Originally confused with an open star cluster (up until the 1970s!), Messier 71 is now known to be a globular cluster about 9-10 million years old. Located 12,000 light-years distant, with a radius of maybe 13 light years, its stars are relatively metal-rich for a globular cluster, which helped add to the confusion. Without a bright central component, this globular cluster makes an interesting juxtaposition to Messier 56, which has a prominent one.
Of course, Hubble gives us quite a view of Messier 71, as it does of everything.
But if you instead head up to the fourth and faintest star of this line, make a right turn, and head maybe two or three degrees away from it, you’ll run into Messier 27, the Dumbbell Nebula.
If you already looked at the Ring Nebula (Messier 57), hitting the Dumbbell Nebula means you’ve successfully observed half of the planetary nebulae known to Charles Messier. (The other two are the Owl Nebula, located in the Big Dipper, and the Little Dumbbell Nebula.)
Even a smaller telescope can start to reveal some of the finer features of this bipolar nebula, such as its colors and its asymmetry.
A larger telescope, of couse, can even reveal the central white dwarf star left behind by this recently deceased Sun-like star. Every year on my birthday (and all summer long), so long as there are clear skies in the Northern Hemisphere, all of these objects will be visible.

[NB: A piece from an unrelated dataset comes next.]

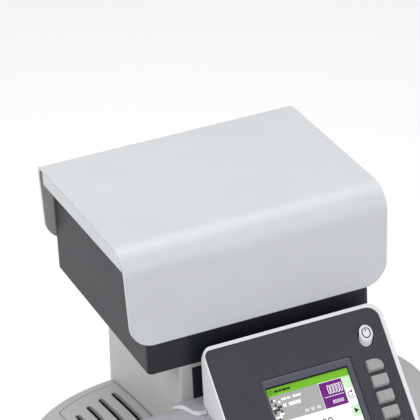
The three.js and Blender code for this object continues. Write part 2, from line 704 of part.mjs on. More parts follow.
// ---- control panel: built flat, then tilted; x is right, y is up the slope, z is out ----
const panelFrame = new THREE.Group();
panelFrame.position.set(PANEL.u, PANEL.y, PANEL.z);
panelFrame.rotation.x = PANEL.tilt;
panelFrame.updateMatrix();
machine.add(panelFrame);

// The panel's outline, pulled in by an inset that may be smaller on its left.
const panelPlan = (inset, leftInset = inset) => rounded(
  PANEL.left + leftInset, PANEL.right - inset, PANEL.bottom + inset, PANEL.top - inset,
  [PANEL.corner - inset, PANEL.corner - inset, PANEL.bigCorner - inset, PANEL.corner - inset],
);

function makePanelHousing() {
  const drop = (FRONT.top - FRONT.low) / (FRONT.brow - FRONT.foot);
  const wedge = new THREE.Shape();
  wedge.moveTo(PANEL.back, FRONT.top + GAP);
  wedge.lineTo(PANEL.back, 260);
  wedge.lineTo(-150, 260);
  wedge.lineTo(-150, FRONT.top + 0.6 + drop * (-150 - FRONT.brow));
  wedge.lineTo(FRONT.brow, FRONT.top + 0.6);
  const toPanel = panelFrame.matrix.clone().invert();
  const block = new THREE.ExtrudeGeometry(wedge, { depth: 200, bevelEnabled: false });
  block.applyMatrix4(sideways).translate(-60, 0, 0).applyMatrix4(toPanel);
  const body = prism(panelPlan(0), -60, 0.8).intersect(solid(block));
  const pocket = prism(panelPlan(PANEL.rim, PANEL.leftRim), -9.5, 2);
  const hollow = box(PANEL.left + 10, PANEL.right - 10, -60, -8, -28, -5);
  add("panel_housing", cut(body, pocket, hollow), "white", panelFrame);
}

const SCREEN_OPENING = { left: -17, right: 54, top: -30.5, bottom: -88 };
const POWER = { u: 69.8, y: -21.5, radius: 5, tall: 1.15, lean: 3.8, high: 5 };

function padKeys() {
  const keys = [];
  const names = ["1", "2", "3", "4", "5", "6", "7", "8", "9", "clear", "0", "enter"];
  for (let row = 0; row < PAD.rows; row++)
    for (let column = 0; column < PAD.columns; column++)
      keys.push({
        name: "number_key_" + names[row * PAD.columns + column],
        x: PAD.left + column * PAD.pitchX, y: PAD.top - row * PAD.pitchY, wide: PAD.wide, high: PAD.high,
      });
  return keys;
}

const softKeys = () => Array.from({ length: SOFT.count }, (_, i) => ({
  name: "soft_key_" + (i + 1),
  x: SOFT.left, y: SOFT.top - SOFT.pitch * i, wide: SOFT.wide, high: SOFT.high,
  arc: i === 0 ? 6 : 1.2,
}));

// A key with a flat top, small side draft and a long sloped front edge.
function makeKey({ name, x, y, wide, high, arc = 1.2 }) {
  const corners = (grow, lower) => [
    x - grow, x + wide + grow, y - high - lower, y + grow,
  ];
  const rings = [
    [corners(KEY_DRAFT, KEY_SKIRT), -5], [corners(KEY_DRAFT, KEY_SKIRT), 0.3], [corners(0, 0.3), KEY_PROUD],
  ].map(([[x0, x1, y0, y1], z]) => keyRing(x0, x1, y0, y1, arc, z));
  add(name, loft(rings), "key", panelFrame);
}

// A key's outline: small arcs, but for the upper right corner, whose radius is given.
function keyRing(x0, x1, y0, y1, arc, z) {
  const corners = [
    [x1, y0, 1.2, -Math.PI / 2, -1, 1], [x1, y1, arc, 0, -1, -1],
    [x0, y1, 1.2, Math.PI / 2, 1, -1], [x0, y0, 1.2, Math.PI, 1, 1],
  ];
  return corners.flatMap(([cx, cy, r, from, sx, sy]) => [0, 1, 2, 3].map((i) => {
    const angle = from + (Math.PI / 6) * i;
    return new THREE.Vector3(
      cx + sx * r + r * Math.cos(angle), cy + sy * r + r * Math.sin(angle), z);
  }));
}

// The hole that a key slides in, with the key's own outline at its foot.
const keyHole = ({ x, y, wide, high, arc = 1.2 }) => {
  const room = KEY_DRAFT + KEY_ROOM;
  const outline = (z) => keyRing(
    x - room, x + wide + room, y - high - KEY_SKIRT - KEY_ROOM, y + room, arc + KEY_ROOM, z);
  return loft([outline(-12), outline(5)]);
};

function makePanel() {
  makePanelHousing();
  const keys = [...softKeys(), ...padKeys()];
  const o = SCREEN_OPENING;
  const opening = (grow, z0, z1) =>
    prism(rounded(o.left - grow, o.right + grow, o.bottom - grow, o.top + grow, 2), z0, z1, 3);
  // An oval ring of points for the power button, taller than it is wide.
  const disc = (cy, radius, z) => Array.from({ length: 24 }, (_, i) => {
    const angle = (2 * Math.PI * i) / 24;
    return new THREE.Vector3(
      POWER.u + radius * Math.cos(angle), cy + radius * POWER.tall * Math.sin(angle), z);
  });
  const plate = prism(panelPlan(PANEL.rim + GAP, PANEL.leftRim + GAP), -2, 0);
  const ovalHole = disc(POWER.y + 0.5, POWER.radius + 1.2, -12);
  const powerHole = loft([ovalHole, ovalHole.map((p) => p.clone().setZ(5))]);
  const holes = [opening(GAP, -5, 5), powerHole, ...keys.map(keyHole)];
  add("panel_fascia", cut(plate, ...holes), "fascia", panelFrame);

  const glass = (grow, z0, z1) => box(
    SCREEN.left - grow, SCREEN.right + grow, SCREEN.bottom - grow, SCREEN.top + grow, z0, z1);
  add("display_bezel", cut(opening(0, -4, -0.2), glass(0, -6, 5)), "fascia", panelFrame);
  add("display_screen", glass(-GAP, -4, -SCREEN.depth), "glass", panelFrame);

  add("power_button", loft([
    disc(POWER.y, POWER.radius, -5), disc(POWER.y, POWER.radius, 0.3),
    disc(POWER.y + POWER.lean, POWER.radius + 0.2, POWER.high),
  ]), "white", panelFrame);
  keys.forEach(makeKey);
}

makeBase();
makeBody();
makeHatch();
makeRearFittings();
makeFrontUnit();
makeColumn();
makeLedge();
makeScale();
makePlatter();
makeTransport();
makeElectronics();
makePanel();

export default machine;
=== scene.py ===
# Looks for the franking machine: finishes, rounded edges and the small pieces that the CAD leaves out.
# Lengths in the tables are millimetres; everything put into Blender is metres.
import math

import bmesh
import bpy
from mathutils import Matrix, Vector


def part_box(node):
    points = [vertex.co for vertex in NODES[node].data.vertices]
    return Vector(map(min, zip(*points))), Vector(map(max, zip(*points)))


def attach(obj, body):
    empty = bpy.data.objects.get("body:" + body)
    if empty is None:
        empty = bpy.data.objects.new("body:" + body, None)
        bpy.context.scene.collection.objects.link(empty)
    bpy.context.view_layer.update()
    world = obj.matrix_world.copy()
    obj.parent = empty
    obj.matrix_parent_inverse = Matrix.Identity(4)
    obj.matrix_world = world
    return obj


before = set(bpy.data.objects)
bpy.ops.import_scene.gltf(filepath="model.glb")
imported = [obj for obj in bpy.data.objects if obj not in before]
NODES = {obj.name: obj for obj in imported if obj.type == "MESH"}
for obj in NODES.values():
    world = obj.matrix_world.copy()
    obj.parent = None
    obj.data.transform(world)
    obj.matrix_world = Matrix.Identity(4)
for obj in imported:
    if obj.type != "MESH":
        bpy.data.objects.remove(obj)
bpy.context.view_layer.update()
MM = 0.001
KEY_NODES = [n for n in NODES if n.startswith(("soft_key", "number_key"))]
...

But there’s one last thing worth looking for, even if you don’t have a telescope. Simple binoculars or very, very dark skies will reveal one of the coolest asterisms available. Draw an imaginary line from Altair to Vega, and head about a third of the way there. And what you’ll see, if you look at what I’m talking about, is known as Brocchi’s Cluster, or (perhaps more aptly) the Coat-Hanger Cluster.
Not a true cluster at all, but rather a chance alignment of stars, this is still one of the most striking objects in the sky. And that’s what’s up in the sky — in celebration of my birthday, I’m sure — tonight!